Nelle previsioni degli addetti ai lavori la supremazia del Pd (il vicepresidente in scadenza Giovanni Legnini è in quota democrat) è destinata ad evaporare: tre nuovi consiglieri dovrebbero essere infatti appannaggio degli uomini di Di Maio, due in quota Salvini, uno o due per il Pd, mentre un membro dovrebbe essere scelto da Forza Italia. I maligni dicono che Niccolò Ghedini stia spingendo per far eleggere la sorella Ippolita, noto avvocato padovano, sposata con il capo della procura di Treviso Michele Dalla Costa, (“processato” e poi assolto proprio dal Csm per alcune consulenze che la moglie ottenne da Veneto Banca, istituto sul quale la sua procura indagava), mentre i nomi graditi a Di Maio e Salvini restano ancora coperti. Certamente un ruolo importante sarà giocato dal ministro Bonafede, una delle menti del movimento che nelle recenti scelte dei collaboratori al dicastero di Via Arenula, come ha raccontato Repubblica, ha pescato soprattutto dal mondo di Unicost e di Autonomia e indipendenza che fa capo a Piercamillo Davigo, marginalizzando i gruppi di sinistra di Magistratura democratica e quelli, vicini alla destra, di Magistratura indipendente. «È solo un caso, non scherziamo» chiosano i suoi uomini «Il ministro Bonafede ha visionato quasi 50 curriculum, e ha deciso in base al merito senza chiamare - come spesso accaduto in passato - i rappresentanti della diverse correnti della magistratura.

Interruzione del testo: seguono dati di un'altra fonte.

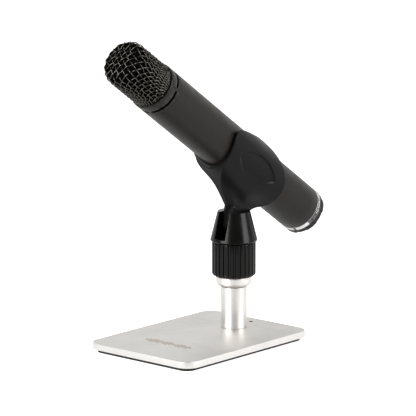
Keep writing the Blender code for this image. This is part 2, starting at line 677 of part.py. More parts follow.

Siamo contrari al manuale Cencelli». Se è vero che la scelta del capo di gabinetto Fulvio Baldi ha spiazzato anche i capi della corrente alla quale appartiene, cioè Unicost, Bonafede ha chiamato come vice di Baldi Leonardo Pucci, giudice del lavoro ad Arezzo e suo amico personale. Vedremo nei prossimi mesi se la rivoluzione del governo del cambiamento sarà basata davvero sulla meritocrazia e la competenza, o se l’occupazione militare del potere premierà come sempre raccomandati e fedelissimi.